The one area I feel less stable is edging. The Tsunami is a multi-chine kayak, which is supposed to help bring good primary and secondary stability. (The “chine” is the shape of the hull as it rolls into the deck.) Leaning to edge causes a little bit of a sudden “flop” as the kayak shifts to another angle of the chine and that sudden movement makes me uncomfortable. (When I was trying to choose a kayak I liked the multi-chine design because of the additional stability it brings, however as I’ve become a better paddler I’ve outgrown the need for that comfort.) I don’t think the Tsunami can turn much better on edge, however, so working to roll the kayak and feel the “flop” is pointless.

The Tsunami tracks well and I never feel like I work too hard to turn it. I’m sure if I were used to a recreational kayak I’d say it turns slow, but it turns fast enough for me to consider it responsive, likely also due to the little bit of rocker the hull has. The 14’ length seems like a great compromise between speed and turning ability for the mostly-flatwater paddling I do.

I have a rudder on the Tsunami. It makes it much easier to get anywhere, and of course when fighting wind or current it helps keep the trip enjoyable. I typically paddle without the rudder because it’s a better way to hone my skills. Believe it or not, for photography I have found the rudder to be practically indispensable. The rudder makes it easy for me to keep my hands on the camera while still maneuvering the kayak to get a photo — whether it’s that I’ve paddled past the ideal spot and using the rudder to drift back into place, or using the rudder to help me hold my position while trying to take a photo.
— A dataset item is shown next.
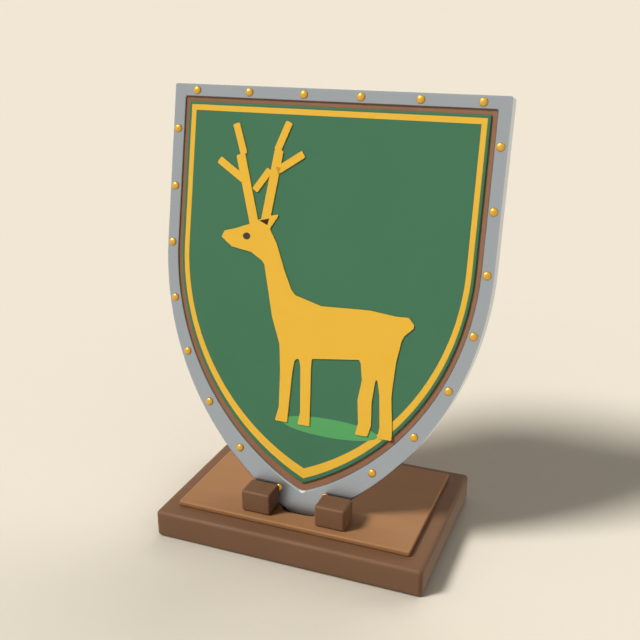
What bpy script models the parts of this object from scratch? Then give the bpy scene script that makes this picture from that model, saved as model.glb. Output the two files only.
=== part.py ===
"""Heater shield, standing in its wooden display plinth.

Metres, Z up. The origin is the middle of the plinth's underside. The shield
faces -Y, leans back by 12 degrees and has its point in a slot of the plinth.

A point on the shield is given as (u, v): u runs to the right of its middle
line, and v runs up its face from the plinth's top.
"""

import math

import bmesh
import bpy
from mathutils import Vector

CLEARANCE = 0.0003

# Plinth: a slab, a lighter panel let onto it, and two stop blocks in front.
SLAB_WIDTH = 0.500
SLAB_DEPTH = 0.339
SLAB_HEIGHT = 0.052
SLAB_ROUNDING = 0.008
PANEL_BORDER = 0.0314
PANEL_TOP = 0.0623
PANEL_ROUNDING = 0.0025
BLOCK_WIDTH = 0.0559
BLOCK_DEPTH = 0.0451
BLOCK_HEIGHT = 0.0413
BLOCK_FRONT = -0.1252
BLOCK_MIDDLE = 0.0701
BLOCK_ROUNDING = 0.0045

# Slot for the shield's point: through the panel and into the slab, with a shallow
# recess in front of it. Their sides follow the rim, as (half width, y) from the
# front to the back.
SLOT_SIDES = [(0.0120, -0.0898), (0.0370, -0.0853), (0.0402, -0.0830), (0.0552, -0.0400)]
SLOT_FLOOR = 0.0348
RECESS_SIDES = [(0.0245, -0.1008), (0.0380, -0.0835)]
RECESS_DEPTH = 0.0062

# Where the rim's front meets the panel, and how far the shield leans back.
FOOT_Y = -0.0846
LEAN = math.radians(12)

# Outlines as (half width, top, point). All turn inwards at the same shoulder.
SHOULDER = 0.4596
RIM_OUTLINE = (0.3000, 0.7380, -0.0213)
OPENING_OUTLINE = (0.2782, 0.7161, 0.0339)
FIELD_OUTLINE = (0.27015, 0.7080, 0.0485)
RIVET_LINE = (0.2889, 0.7268, 0.0090)
ARC_STEPS = 26

# Layers of the shield, each measured back from the rim's front.
RIM_DEPTH = 0.0385
RIM_SHEET = 0.0042
RIM_ROUNDING = 0.0037
FIELD_FRONT = 0.0010
FIELD_THICKNESS = 0.0032
FIELD_ROUNDING = 0.0027
STAG_THICKNESS = 0.0015

RIVET_COUNT = 22
RIVET_RADIUS = 0.0073
RIVET_HEIGHT = 0.0038
RIVET_SIDES = 16
RIVET_RINGS = 3
RELIEF_RADIUS = 0.0080
RELIEF_DEPTH = 0.0048

# The stag faces left. Its shape is in millimetres, as (u, height above the hooves).
MILLIMETRE = 0.001
HOOF_LINE = 0.1561
STAG_CORNER = 2.6
ANTLER_CORNER = 3.0

MUZZLE = [(-190, 317.5), (-184.5, 329), (-164.5, 334.5)]
POLL_AND_EAR = [(-136, 345), (-119, 353.8), (-96.5, 362.5), (-80, 366.8), (-97, 340)]
NAPE = [(-82, 315.5), (-64.2, 271.4), (-48, 237.5), (-39, 228.5)]
BACK = [(10, 215.5), (97.2, 219), (145.4, 214.2)]
TAIL = [(167, 215), (177.2, 203.5), (176.5, 197.5), (162, 183.2)]
THIGH = [(158, 173), (152.2, 138.5)]
HIND_CROTCH = [(120.4, 102.5)]
FLANK = [(90, 125.5), (86.5, 131.8)]
BELLY = [(0, 121.2)]
FORE_CROTCH = [(-24, 116.5), (-28, 118), (-32.5, 112.5)]
CHEST = [(-63, 138.2), (-80.8, 185), (-102.7, 276.4), (-107.8, 282.8)]
THROAT = [(-130, 295.8), (-168.5, 302)]

# Each leg from the top down, as (height, its front edge, its back edge).
OUTER_HIND_LEG = [(98.5, 122.8, 150), (75, 128, 149.3), (20, 133.2, 155.5), (0, 130.5, 156.2)]
INNER_HIND_LEG = [(97, 94.5, 118.4), (62, 89.7, 115.2), (21, 94.2, 117.8), (0, 90, 112.5)]
INNER_FORELEG = [(104.5, -20.4, -0.3), (22, -14.5, 3.9), (0, -18, 5)]
OUTER_FORELEG = [(92, -58.6, -35.1), (26, -56, -37.3), (0, -62, -38.1)]

# Antler branches as (root, end, width).
ANTLERS = [
    ((-127.2, 345), (-162, 464.8), 17.2),
    ((-155.5, 465.1), (-173.8, 517), 13.1),
    ((-153.3, 421.4), (-203.1, 453.1), 13.4),
    ((-106.8, 351), (-89.1, 476.2), 16.8),
    ((-92.6, 475.2), (-73.2, 524), 13.1),
    ((-88.8, 441.5), (-43.4, 471.8), 13.2),
    ((-104.2, 441.5), (-130.5, 403.8), 12.5),
]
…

The hatch covers are tight which is good, except that the day hatch is impossibly tight for me to get access to while in the kayak. There’s also not a bulkhead to separate the day hatch and rear compartment, so anything in there can slide out of reach of the day access anyway. There’s a bit of space behind the seat — enough to stuff a small drybag with anything I might need for the day. When I take two water bottles along I keep one under the deck rigging in front of the cockpit and put the second bottle behind the seat.

I think the Tsunami is a good light touring kayak for a beginner or intermediate paddler. After paddling the Tsunami for several years and working to improve my skill level, I feel like I’m reaching some of the limits of the kayak. I can easily define how I’ve grown past the kayak’s edging ability, though defining other ways I’m outgrowing it is more difficult. Regardless: recommended. With the exception of ease of climbing in and out it’s a significantly more capable kayak than any recreational kayak. The Tsunami is great for some relaxation on the water and for exercise. I’m glad I chose it!